Thousands of couples tied the knot in South Korea Sunday in the first mass wedding organized by the Unification Church since the death of its founder, Sun Myung Moon, in September.

Some 3,500 identically-dressed couples — many of mixed nationality who had met just days before — took part in the ceremony at the church's headquarters in Gapyeong, east of the capital Seoul, AFP reported.

Moon, a self-styled messiah and a media and business mogul, founded the church, regarded by its critics as a dangerous cult, in 1954 in Seoul. Its followers, often called Moonies by outsiders, shared their leader’s strong belief in marriage and anti-Communism.

Moon accumulated massive wealth that included large assets in the U.S. and was convicted of large-scale tax evasion in 1982. He spent 11 months behind bars. Upon his release from prison, he joined with other American churches to campaign for religious freedom. Moon died five months ago, aged 92, of complications from pneumonia. An estimated 30,000 people attended his funeral.

He often paired up people for the Church’s mass weddings. His preference for cross-cultural, international marriages, at times meant that the partners did not share a common language.
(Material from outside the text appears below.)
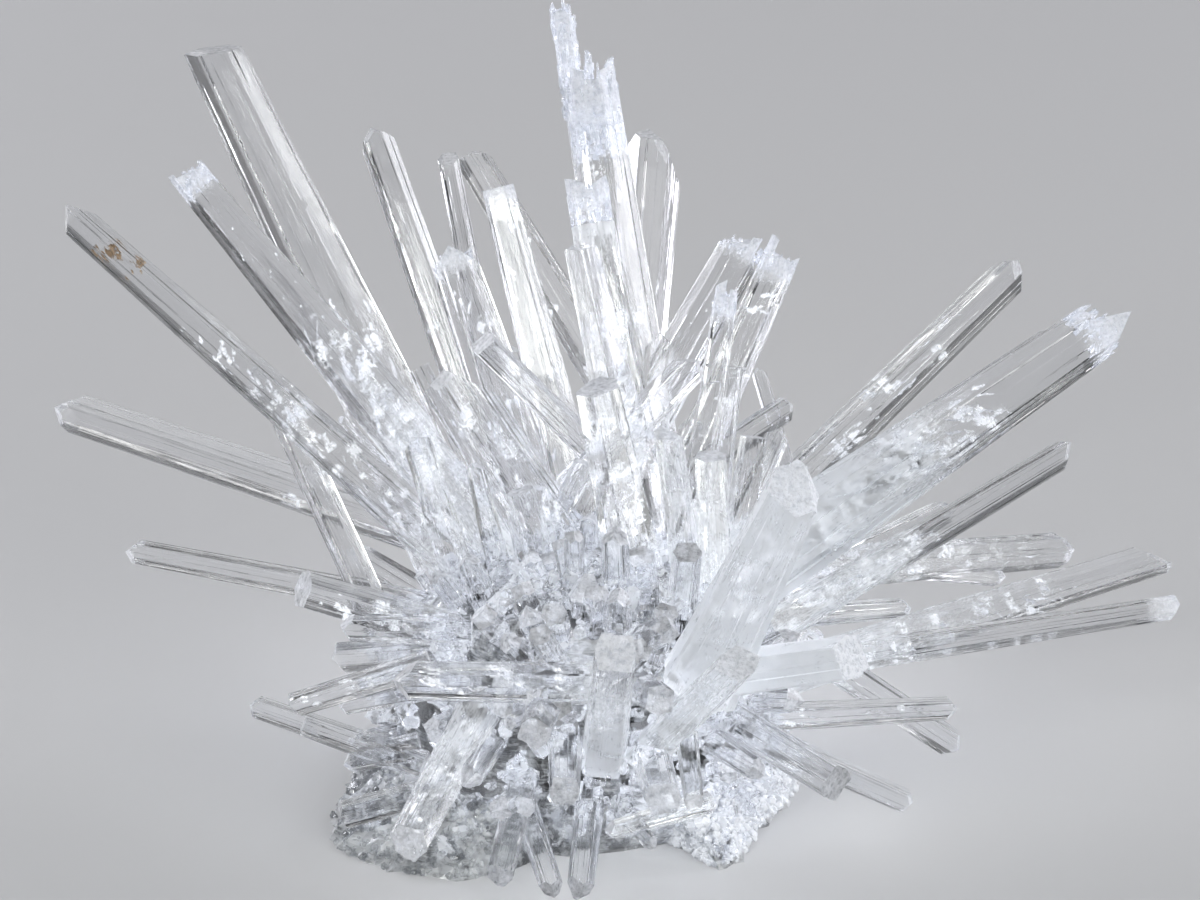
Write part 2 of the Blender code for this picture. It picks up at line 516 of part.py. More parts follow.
def fuse(heart, grown, cutter):
    """Joins the crystals, stubs and chips to the heart, and cuts off what is under the floor."""
    for obj in list(grown.objects) + [cutter]:
        obj.display_type = "WIRE"
        obj.hide_render = True
    join = heart.modifiers.new("join", "BOOLEAN")
    join.operation = "UNION"
    join.operand_type = "COLLECTION"
    join.collection = grown
    join.solver = "EXACT"
    cut = heart.modifiers.new("cut_flat", "BOOLEAN")
    cut.operation = "DIFFERENCE"
    cut.object = cutter
    cut.solver = "EXACT"


def centre_on_base(heart):
    """Moves all objects so that the middle of the underside of the box is the origin."""
    graph = bpy.context.evaluated_depsgraph_get()
    mesh = heart.evaluated_get(graph).to_mesh()
    xs = [vert.co.x for vert in mesh.vertices]
    ys = [vert.co.y for vert in mesh.vertices]
    shift = Vector((-(min(xs) + max(xs)) / 2, -(min(ys) + max(ys)) / 2, 0))
    for obj in bpy.data.objects:
        obj.location += shift


def main():
    clear_scene()
    parts = new_collection(NAME, hidden=False)
    grown = new_collection("grown_on_the_heart", hidden=True)
    cutters = new_collection("cutters", hidden=True)
    rng = random.Random(SEED)
    heart = make_heart(parts, rng)
    heart.data.materials.append(quartz_material())
    make_crystals(grown)
    make_shards(grown)
    make_stubs(grown, rng)
    make_foot_slab(grown)
    make_chips(grown, rng)
    fuse(heart, grown, make_floor_cutter(cutters))
    centre_on_base(heart)


main()
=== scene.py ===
"""The finished quartz cluster: clear crystals that grew from one milky heart on a grainy foot.

The crystals are laid out on a front view that looks down at the cluster by VIEW_TILT, so
each end of a crystal has three sizes in millimetres: across (to the right), up (in the
front view, from the heart) and away (from the viewer).
"""

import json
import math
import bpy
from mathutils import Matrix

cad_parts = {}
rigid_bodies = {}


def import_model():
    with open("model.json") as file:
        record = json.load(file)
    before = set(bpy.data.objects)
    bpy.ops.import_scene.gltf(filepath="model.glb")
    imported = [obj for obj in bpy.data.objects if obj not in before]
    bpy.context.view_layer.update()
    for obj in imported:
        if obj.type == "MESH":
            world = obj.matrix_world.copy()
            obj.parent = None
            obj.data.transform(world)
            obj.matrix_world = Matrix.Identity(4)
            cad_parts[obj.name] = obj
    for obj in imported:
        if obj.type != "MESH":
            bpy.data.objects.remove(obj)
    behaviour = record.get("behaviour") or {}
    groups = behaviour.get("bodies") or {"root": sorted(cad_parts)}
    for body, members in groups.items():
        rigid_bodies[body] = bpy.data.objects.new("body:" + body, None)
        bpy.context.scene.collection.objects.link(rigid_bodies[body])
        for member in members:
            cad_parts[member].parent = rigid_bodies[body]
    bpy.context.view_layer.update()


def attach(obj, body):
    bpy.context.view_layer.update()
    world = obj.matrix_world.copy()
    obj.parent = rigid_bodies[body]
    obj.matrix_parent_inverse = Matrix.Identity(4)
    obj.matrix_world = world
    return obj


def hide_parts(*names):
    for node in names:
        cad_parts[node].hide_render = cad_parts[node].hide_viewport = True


bl_info = {
    "name": "Quartz Cluster",
    "version": (1, 0, 0),
    "blender": (4, 5, 0),
    "location": "3D View > Sidebar > Quartz",
    "description": "Grows a cluster of clear quartz crystals on a grainy foot",
    "category": "Add Mesh",
}

import bmesh
import bpy
import numpy as np
from bpy.props import FloatProperty, FloatVectorProperty, IntProperty, PointerProperty
from mathutils import Matrix, Vector

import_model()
NODE = "quartz_cluster"
MM = 0.001

# The front view that the crystals are laid out on, in millimetres and degrees.
VIEW_TILT = 25.0
VIEW_DISTANCE = 433.0
VIEW_CENTRE_UP = 27.3
HEART_PLACE = np.array((-0.92, -15.04, 19.0))

# The heart, a lumpy dome: its centre, radii and number of broken faces.
HEART_CENTRE = np.array((-3.92, -13.04, 11.0))
HEART_RADII = np.array((26.0, 22.0, 23.0))
HEART_FACETS = 90

# The grainy foot: its outline on the floor, from the heart's place.
FOOT_OUTLINE = np.array((
    (-35, -9), (-34, -16), (-28, -20.5), (-18, -23), (-13, -22), (-7, -17), (6, -12),
    (11, -16), (15, -20.5), (18, -18.5), (20, -12.5), (24, -6), (27.5, 3), (21, 17),
    (8, 24), (-8, 26), (-22, 21), (-32, 8),
))
FOOT_HEIGHT = 7.0
FOOT_SHRINK = 0.8
FOOT_RINGS = np.array((-0.3, 0.0, 0.2, 0.4, 0.6, 0.8, 1.0))
FOOT_AROUND = 140

# How far a crystal runs past its tip before its end is cut, and the box that cuts the
# cluster off flat, in millimetres.
BEYOND_TIP = 14.0
FLOOR_BOX = 300.0

# Where the stubs start, as a share of the way from the heart's centre to its skin.
STUB_ROOT = 0.72

# Points along the foot's outline that grains and small crystals choose from.
OUTLINE_SPOTS = 4000

# Ways a crystal ends: each face is (turn, lean, beyond). The turn is round the crystal,
# 0 to the right of its growth in the front view, 90 to the viewer and 180 to the left;
# the lean is from square, and beyond moves the face out along the crystal.
FLAT = ((90, 18, 0),)
SQUARE = ((100, 6, 0),)
CHISEL = ((10, 42, 0), (190, 36, 0))
ROOF = ((0, 58, 0), (180, 17, 0), (90, 50, 1.6))
POINT = ((20, 48, 0), (140, 48, 0), (260, 48, 0))
STUMP = ((60, 14, 0), (210, 30, 0.6))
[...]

Sunday's event was presided over by Moon's 70-year-old widow Hak Ja Han, who picked partners for some 400 of the church's members a few days before at an "engagement ceremony.”

"Yeah, I was pretty nervous," attendee Jin Davidson, a 21-year-old student from the U.S., told AFP.

Davidson, whose Australian father and Japanese mother were matched by Moon, said he did not know Japanese and his Japanese bride, Kotona Shimizu, also 21, spoke “only a little English.”

“But we see it as an exciting challenge and proof of our faith," he told AFP.